David Hill and Ethan Weegar, two 100 Mile House boys with a passion for riding, were among those who helped get the park ready.

Weegar, 17, said they put quite a lot of work into the park this year, including some new parts for the event. Seeing people enjoy the result of his work was “awesome,” he said. He likes to hit the park as often as he can, noting he enjoys the progression of learning new jumps and tricks and the feeling of being in the air.

“It’s a feeling most things can’t give you, it’s well worth trying. It’s a thrill, gets your blood rushing,” said Weegar, who works as a delivery driver for Tasco Supplies Ltd.

Hill, 14, agreed, saying he had initially thought he was too small for the jumps but got some pointers from Anderson while digging out the park. He was even able to land a couple of tricks on the jumps.

“It’s really freeing when you’re biking,” he said. “You don’t really think about anything but landing and it just takes your mind off of everything else you’re doing.”
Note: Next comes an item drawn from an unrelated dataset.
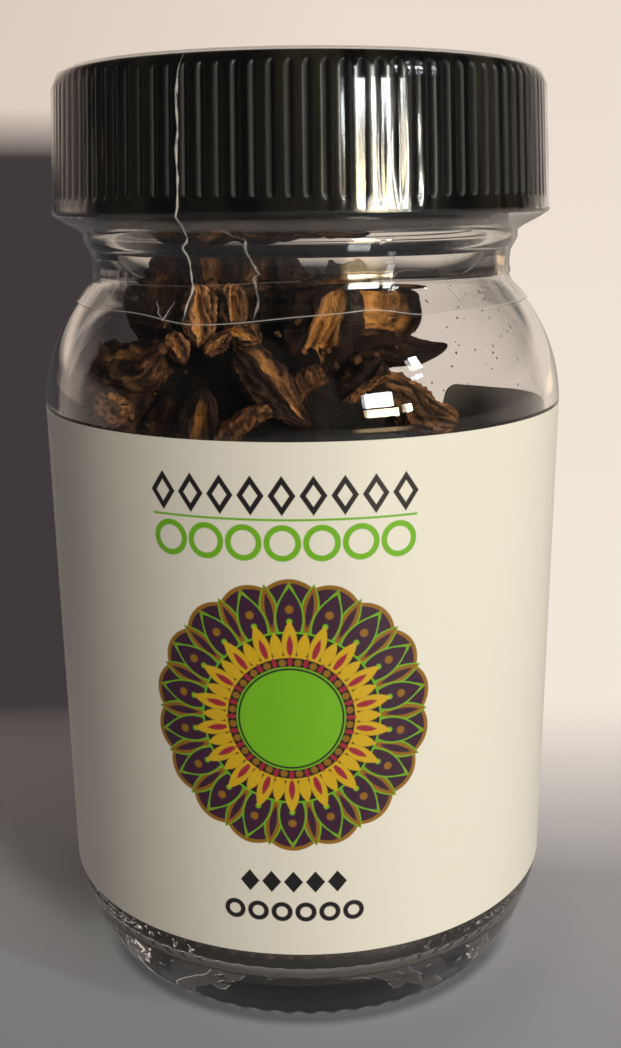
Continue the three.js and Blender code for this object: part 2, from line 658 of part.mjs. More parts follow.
function heapGeometry() {
  frontPieces();
  shoulderPieces();
  stripPieces();
  wholeStar();
  heelPieces();
  topPieces();
  const heap = wasm.Manifold.union([heapCore(), ...heapPieces]).intersect(heapRoom());
  return geometryOf(wholeBody(heap));
}

// ---------------------------------------------------------------- the object

function mesh(name, geometry, color, roughness) {
  const material = new THREE.MeshStandardMaterial({ color, roughness, metalness: 0 });
  const object = new THREE.Mesh(geometry, material);
  object.name = name;
  return object;
}

const jarOfStarAnise = new THREE.Group();
jarOfStarAnise.name = 'jar_of_star_anise';
jarOfStarAnise.add(
  mesh('jar', jarGeometry(), 0xd9e2dc, 0.05),
  mesh('screw_cap', capGeometry(), 0x0c0c0e, 0.25),
  mesh('shrink_seal', sealGeometry(), 0xe9ecec, 0.1),
  mesh('label', labelGeometry(), 0xf1ebdc, 0.5),
  mesh('star_anise', heapGeometry(), 0x4a2a16, 0.75),
);

export default jarOfStarAnise;
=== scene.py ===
# %% [markdown]
# # A glass jar of star anise
# A small spice jar: clear glass, a ribbed black screw cap under a shrunk clear film, a paper
# label, and a heap of broken star anise inside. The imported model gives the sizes, so it is
# loaded first, and every piece below takes its place from it.

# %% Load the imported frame
import math

import bmesh
import bpy
from mathutils import Matrix, Vector, noise


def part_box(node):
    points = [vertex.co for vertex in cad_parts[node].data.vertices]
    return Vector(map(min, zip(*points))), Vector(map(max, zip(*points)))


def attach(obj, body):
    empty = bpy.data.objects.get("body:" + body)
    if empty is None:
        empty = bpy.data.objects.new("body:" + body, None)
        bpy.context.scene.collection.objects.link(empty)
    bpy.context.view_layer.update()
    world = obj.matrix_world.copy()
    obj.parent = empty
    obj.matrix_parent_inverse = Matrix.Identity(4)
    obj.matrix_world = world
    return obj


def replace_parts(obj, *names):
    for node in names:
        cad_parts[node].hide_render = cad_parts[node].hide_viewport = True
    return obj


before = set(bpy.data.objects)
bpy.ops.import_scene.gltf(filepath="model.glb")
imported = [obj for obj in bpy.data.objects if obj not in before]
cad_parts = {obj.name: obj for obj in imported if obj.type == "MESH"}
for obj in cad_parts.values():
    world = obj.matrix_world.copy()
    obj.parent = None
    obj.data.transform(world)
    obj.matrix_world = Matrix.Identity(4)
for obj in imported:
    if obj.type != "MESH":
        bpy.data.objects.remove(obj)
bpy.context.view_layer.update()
print("nodes:", sorted(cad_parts))

# %% [markdown]
# ## Units and small helpers
# Blender works in metres, but a jar is easier to think about in millimetres. Each piece is
# therefore shaped in millimetres, and one helper scales the finished mesh to metres, names
# it, and lets it ride on the jar's only body. Azimuths are counted from the front (-Y)
# towards +X.

# %% Millimetres, azimuths and a smooth step
MM = 0.001
TURN = 2 * math.pi


def node_box(name):
    """Lowest and highest corner of a node, in millimetres."""
    low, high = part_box(name)
    return low / MM, high / MM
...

Anderson, who has been biking since he was 10, is passionate about the sport. He plans to present a proposal to the District of 100 Mile House to make Slope Line a fully legitimate bike park that can be used by all ages and skill levels and all types of riding. He envisions adding more trails, jumps and pump tracks to the existing setup while keeping its raw look and feel.

“More tourism, right, because think about how many people come here and (then) go to the gas stations, the restaurants the hotels and everything,” he said. “I think it’d be really cool to have a yearly event where you have multiple events going on like a pump track race, the T-10 Bike Jam and a little kids event – it could be a massive thing.”

Soren Farenholtz, 18, came from Kamloops to ride in this year’s event. He got into mountain biking from watching videos about it on Youtube and, after getting a dirt jumper, he was hooked. He found out about Slope Line as a child through Anderson and now comes every year.

“(Biking) is a free space to do what you want and I feel like you can set your mind free, just focus on what you want and let everything else kind of fade away. It’s a welcome community.” Farenholtz said. “I’m stoked to see a good amount of people come out because Dalton and his crew put a good amount of work into these jumps and it’s cool to see it pay off. #T10forever.”

Those looking to ride at the Slope Line Bike Park or for information on work being done on specific parts of the park can contact Anderson via the park’s Instagram at the_slopelinejumps.

“We’d love to have people come check this place out and see what it’s all about,” Anderson said.